> [WHAT IS NEEDED] Write out the whole listing, matching it exactly.

> [GIVEN DATA]
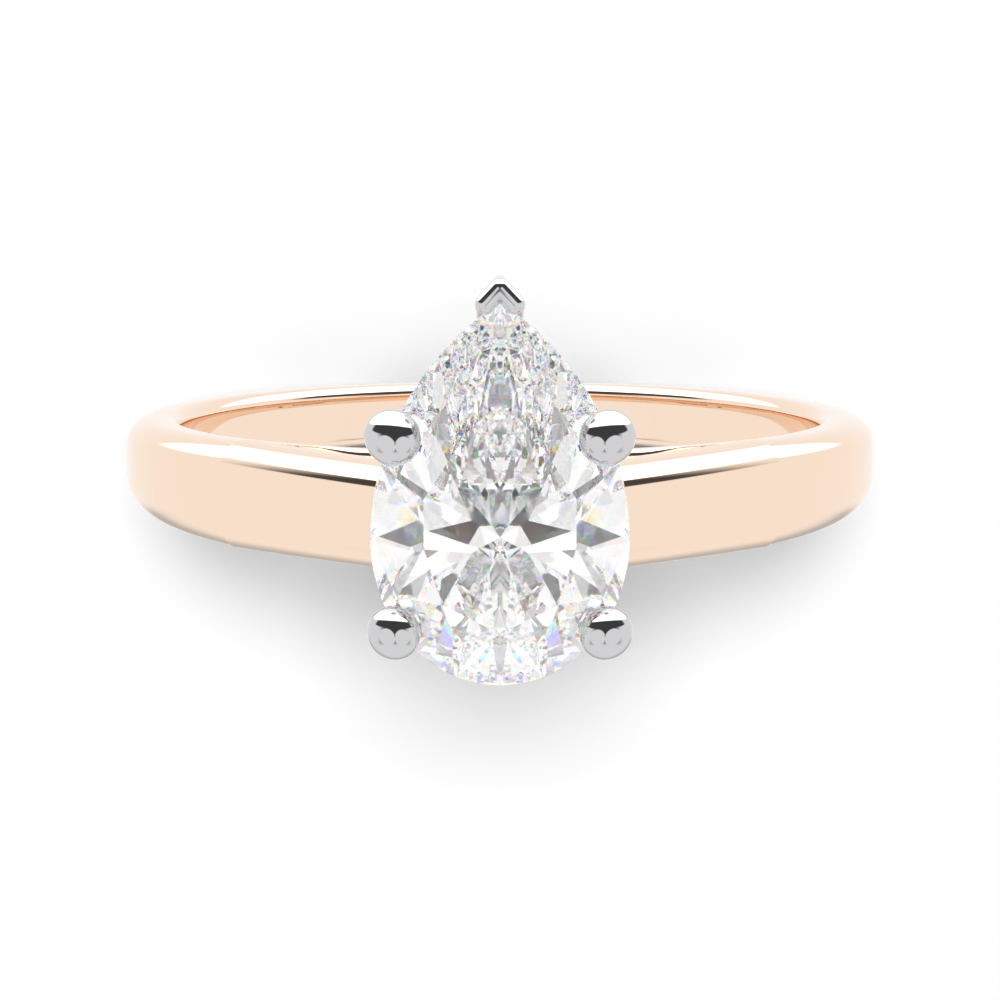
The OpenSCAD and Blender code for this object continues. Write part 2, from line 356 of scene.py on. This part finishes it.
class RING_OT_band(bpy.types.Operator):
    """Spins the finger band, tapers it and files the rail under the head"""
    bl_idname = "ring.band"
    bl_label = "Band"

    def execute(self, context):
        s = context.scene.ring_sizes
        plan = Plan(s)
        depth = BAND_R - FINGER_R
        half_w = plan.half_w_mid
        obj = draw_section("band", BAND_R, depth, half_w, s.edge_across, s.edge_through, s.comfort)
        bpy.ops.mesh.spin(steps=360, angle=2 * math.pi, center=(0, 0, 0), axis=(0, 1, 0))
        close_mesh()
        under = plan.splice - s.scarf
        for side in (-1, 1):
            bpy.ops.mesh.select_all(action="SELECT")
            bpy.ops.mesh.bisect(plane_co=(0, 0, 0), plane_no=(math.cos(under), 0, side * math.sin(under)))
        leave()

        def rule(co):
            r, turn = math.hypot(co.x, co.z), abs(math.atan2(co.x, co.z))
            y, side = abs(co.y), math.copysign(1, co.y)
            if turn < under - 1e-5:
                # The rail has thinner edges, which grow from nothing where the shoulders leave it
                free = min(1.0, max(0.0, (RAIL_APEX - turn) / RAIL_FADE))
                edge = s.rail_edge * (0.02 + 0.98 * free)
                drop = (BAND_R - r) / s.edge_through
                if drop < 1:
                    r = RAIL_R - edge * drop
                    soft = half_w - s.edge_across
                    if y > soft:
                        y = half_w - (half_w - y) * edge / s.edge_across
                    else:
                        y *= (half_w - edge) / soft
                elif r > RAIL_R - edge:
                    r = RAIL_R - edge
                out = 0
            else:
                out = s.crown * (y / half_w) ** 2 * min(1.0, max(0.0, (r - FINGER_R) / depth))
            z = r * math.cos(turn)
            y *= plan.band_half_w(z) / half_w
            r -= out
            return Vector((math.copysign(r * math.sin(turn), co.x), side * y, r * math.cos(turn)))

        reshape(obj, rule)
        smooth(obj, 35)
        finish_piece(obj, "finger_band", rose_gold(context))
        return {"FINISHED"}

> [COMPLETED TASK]
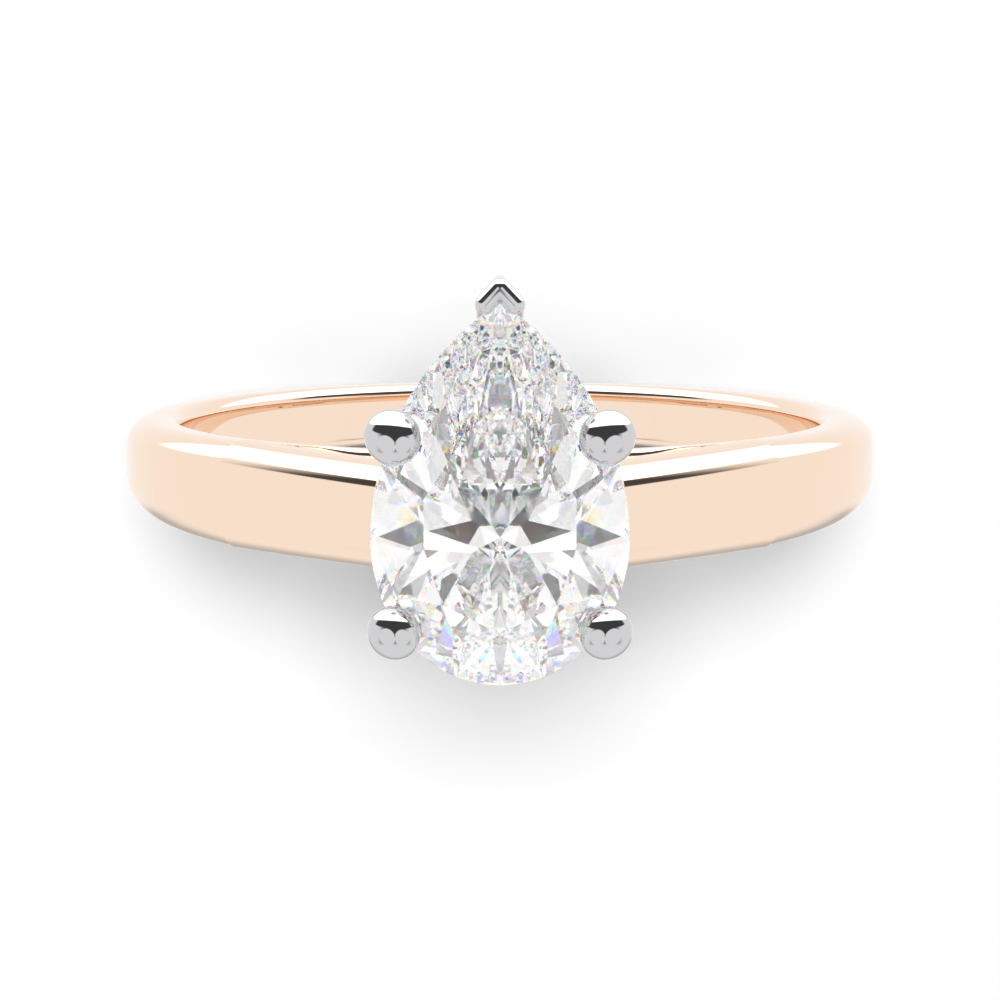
The OpenSCAD and Blender code for this object continues. Write part 2, from line 356 of scene.py on. This part finishes it.
class RING_OT_band(bpy.types.Operator):
    """Spins the finger band, tapers it and files the rail under the head"""
    bl_idname = "ring.band"
    bl_label = "Band"

    def execute(self, context):
        s = context.scene.ring_sizes
        plan = Plan(s)
        depth = BAND_R - FINGER_R
        half_w = plan.half_w_mid
        obj = draw_section("band", BAND_R, depth, half_w, s.edge_across, s.edge_through, s.comfort)
        bpy.ops.mesh.spin(steps=360, angle=2 * math.pi, center=(0, 0, 0), axis=(0, 1, 0))
        close_mesh()
        under = plan.splice - s.scarf
        for side in (-1, 1):
            bpy.ops.mesh.select_all(action="SELECT")
            bpy.ops.mesh.bisect(plane_co=(0, 0, 0), plane_no=(math.cos(under), 0, side * math.sin(under)))
        leave()

        def rule(co):
            r, turn = math.hypot(co.x, co.z), abs(math.atan2(co.x, co.z))
            y, side = abs(co.y), math.copysign(1, co.y)
            if turn < under - 1e-5:
                # The rail has thinner edges, which grow from nothing where the shoulders leave it
                free = min(1.0, max(0.0, (RAIL_APEX - turn) / RAIL_FADE))
                edge = s.rail_edge * (0.02 + 0.98 * free)
                drop = (BAND_R - r) / s.edge_through
                if drop < 1:
                    r = RAIL_R - edge * drop
                    soft = half_w - s.edge_across
                    if y > soft:
                        y = half_w - (half_w - y) * edge / s.edge_across
                    else:
                        y *= (half_w - edge) / soft
                elif r > RAIL_R - edge:
                    r = RAIL_R - edge
                out = 0
            else:
                out = s.crown * (y / half_w) ** 2 * min(1.0, max(0.0, (r - FINGER_R) / depth))
            z = r * math.cos(turn)
            y *= plan.band_half_w(z) / half_w
            r -= out
            return Vector((math.copysign(r * math.sin(turn), co.x), side * y, r * math.cos(turn)))

        reshape(obj, rule)
        smooth(obj, 35)
        finish_piece(obj, "finger_band", rose_gold(context))
        return {"FINISHED"}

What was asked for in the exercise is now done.